▶ **Challenge**
All lines from the one with "Reconstruct the object" through the one with "from mathutils import Matrix", and only those, are to be reproduced exactly, both ends included.

Rows from a 3D modeling dataset:

* START *

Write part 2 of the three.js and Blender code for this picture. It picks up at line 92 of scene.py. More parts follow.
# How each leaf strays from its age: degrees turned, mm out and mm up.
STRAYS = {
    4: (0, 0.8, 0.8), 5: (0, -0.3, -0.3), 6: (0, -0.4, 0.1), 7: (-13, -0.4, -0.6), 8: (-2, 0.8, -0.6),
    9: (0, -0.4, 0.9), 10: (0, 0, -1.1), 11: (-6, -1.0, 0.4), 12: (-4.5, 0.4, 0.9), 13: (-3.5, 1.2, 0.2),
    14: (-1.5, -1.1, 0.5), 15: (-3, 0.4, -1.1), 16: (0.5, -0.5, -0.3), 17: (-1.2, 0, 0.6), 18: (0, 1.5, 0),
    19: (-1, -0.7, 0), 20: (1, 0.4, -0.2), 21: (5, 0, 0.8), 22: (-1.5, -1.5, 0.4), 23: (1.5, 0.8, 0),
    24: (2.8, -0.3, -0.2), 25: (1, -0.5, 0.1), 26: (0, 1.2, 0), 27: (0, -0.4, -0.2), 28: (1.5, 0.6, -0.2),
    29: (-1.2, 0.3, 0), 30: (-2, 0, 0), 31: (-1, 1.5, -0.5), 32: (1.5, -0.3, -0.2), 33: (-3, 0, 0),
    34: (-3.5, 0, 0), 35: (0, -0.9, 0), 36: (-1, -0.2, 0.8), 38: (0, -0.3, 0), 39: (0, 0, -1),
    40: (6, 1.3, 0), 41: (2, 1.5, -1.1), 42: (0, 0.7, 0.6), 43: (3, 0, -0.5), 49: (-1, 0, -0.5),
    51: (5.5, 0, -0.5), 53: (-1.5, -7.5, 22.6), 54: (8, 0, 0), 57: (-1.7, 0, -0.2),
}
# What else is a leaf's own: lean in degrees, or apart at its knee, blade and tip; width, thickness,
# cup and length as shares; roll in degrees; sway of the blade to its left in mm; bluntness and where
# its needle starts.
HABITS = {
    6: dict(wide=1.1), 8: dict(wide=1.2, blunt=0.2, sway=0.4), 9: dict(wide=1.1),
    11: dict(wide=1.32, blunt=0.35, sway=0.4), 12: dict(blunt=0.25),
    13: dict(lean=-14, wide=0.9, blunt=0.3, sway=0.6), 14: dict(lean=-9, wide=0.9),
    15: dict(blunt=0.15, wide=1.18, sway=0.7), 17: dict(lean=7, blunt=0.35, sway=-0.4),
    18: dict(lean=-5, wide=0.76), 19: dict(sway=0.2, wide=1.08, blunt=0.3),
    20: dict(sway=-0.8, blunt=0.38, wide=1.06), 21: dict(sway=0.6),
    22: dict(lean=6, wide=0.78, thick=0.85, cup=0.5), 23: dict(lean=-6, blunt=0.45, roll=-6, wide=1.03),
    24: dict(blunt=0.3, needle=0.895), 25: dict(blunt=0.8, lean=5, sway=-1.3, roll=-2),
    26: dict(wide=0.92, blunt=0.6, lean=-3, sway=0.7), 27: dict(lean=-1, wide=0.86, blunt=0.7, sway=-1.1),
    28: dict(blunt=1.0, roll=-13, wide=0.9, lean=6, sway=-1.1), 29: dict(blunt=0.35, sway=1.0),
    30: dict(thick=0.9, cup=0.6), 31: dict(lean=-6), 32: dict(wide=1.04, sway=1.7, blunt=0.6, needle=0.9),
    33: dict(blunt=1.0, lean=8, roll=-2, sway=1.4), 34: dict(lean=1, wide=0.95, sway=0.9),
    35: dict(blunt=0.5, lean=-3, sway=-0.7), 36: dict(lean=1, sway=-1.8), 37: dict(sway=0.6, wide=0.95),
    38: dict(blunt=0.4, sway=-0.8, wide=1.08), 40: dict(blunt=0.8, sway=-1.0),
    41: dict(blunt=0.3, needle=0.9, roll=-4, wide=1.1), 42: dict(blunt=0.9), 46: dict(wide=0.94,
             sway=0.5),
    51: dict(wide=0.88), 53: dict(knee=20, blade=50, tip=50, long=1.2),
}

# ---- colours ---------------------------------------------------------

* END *
* START *

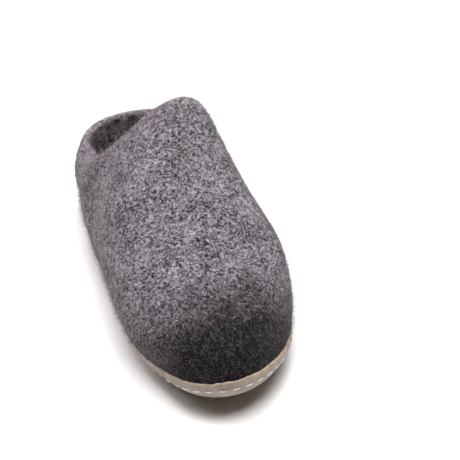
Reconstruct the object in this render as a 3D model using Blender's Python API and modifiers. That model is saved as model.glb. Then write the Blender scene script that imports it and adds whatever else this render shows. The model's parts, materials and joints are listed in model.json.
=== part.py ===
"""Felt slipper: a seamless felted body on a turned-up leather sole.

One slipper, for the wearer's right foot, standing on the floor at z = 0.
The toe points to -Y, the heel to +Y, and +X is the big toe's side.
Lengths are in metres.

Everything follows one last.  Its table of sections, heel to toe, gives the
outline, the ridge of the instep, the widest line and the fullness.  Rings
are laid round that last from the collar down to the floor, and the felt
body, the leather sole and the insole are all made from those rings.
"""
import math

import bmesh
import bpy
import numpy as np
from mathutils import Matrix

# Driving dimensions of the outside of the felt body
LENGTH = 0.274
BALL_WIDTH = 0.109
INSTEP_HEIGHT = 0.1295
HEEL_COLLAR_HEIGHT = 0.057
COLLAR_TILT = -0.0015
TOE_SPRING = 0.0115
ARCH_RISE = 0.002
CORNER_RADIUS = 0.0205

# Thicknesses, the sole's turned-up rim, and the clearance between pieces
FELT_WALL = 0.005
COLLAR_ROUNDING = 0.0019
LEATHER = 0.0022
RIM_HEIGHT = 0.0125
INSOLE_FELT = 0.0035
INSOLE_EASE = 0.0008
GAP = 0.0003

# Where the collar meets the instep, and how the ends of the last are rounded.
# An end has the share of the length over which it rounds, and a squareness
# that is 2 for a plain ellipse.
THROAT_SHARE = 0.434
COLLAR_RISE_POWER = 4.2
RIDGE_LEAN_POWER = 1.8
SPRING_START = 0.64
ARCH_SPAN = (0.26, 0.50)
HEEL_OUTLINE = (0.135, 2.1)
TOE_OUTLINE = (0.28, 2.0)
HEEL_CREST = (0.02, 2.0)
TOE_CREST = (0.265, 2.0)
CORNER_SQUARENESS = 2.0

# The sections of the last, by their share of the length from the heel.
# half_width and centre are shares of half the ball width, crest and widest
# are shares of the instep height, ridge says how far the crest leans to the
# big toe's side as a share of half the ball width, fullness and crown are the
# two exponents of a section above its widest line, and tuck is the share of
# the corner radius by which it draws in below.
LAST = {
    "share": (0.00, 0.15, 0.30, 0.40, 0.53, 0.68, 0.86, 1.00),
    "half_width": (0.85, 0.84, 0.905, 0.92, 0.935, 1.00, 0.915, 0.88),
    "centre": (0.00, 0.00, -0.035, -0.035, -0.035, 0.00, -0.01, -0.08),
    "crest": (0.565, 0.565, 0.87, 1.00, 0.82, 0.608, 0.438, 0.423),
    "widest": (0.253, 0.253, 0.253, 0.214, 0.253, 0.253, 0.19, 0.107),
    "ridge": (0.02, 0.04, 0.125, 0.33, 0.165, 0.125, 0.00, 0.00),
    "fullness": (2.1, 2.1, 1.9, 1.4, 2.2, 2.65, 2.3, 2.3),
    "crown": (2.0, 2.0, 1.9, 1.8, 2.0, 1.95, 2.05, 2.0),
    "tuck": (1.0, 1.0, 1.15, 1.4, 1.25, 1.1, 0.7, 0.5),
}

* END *

▶ **Finished exercise**
Reconstruct the object in this render as a 3D model using Blender's Python API and modifiers. That model is saved as model.glb. Then write the Blender scene script that imports it and adds whatever else this render shows. The model's parts, materials and joints are listed in model.json.
=== part.py ===
"""Felt slipper: a seamless felted body on a turned-up leather sole.

One slipper, for the wearer's right foot, standing on the floor at z = 0.
The toe points to -Y, the heel to +Y, and +X is the big toe's side.
Lengths are in metres.

Everything follows one last.  Its table of sections, heel to toe, gives the
outline, the ridge of the instep, the widest line and the fullness.  Rings
are laid round that last from the collar down to the floor, and the felt
body, the leather sole and the insole are all made from those rings.
"""
import math

import bmesh
import bpy
import numpy as np
from mathutils import Matrix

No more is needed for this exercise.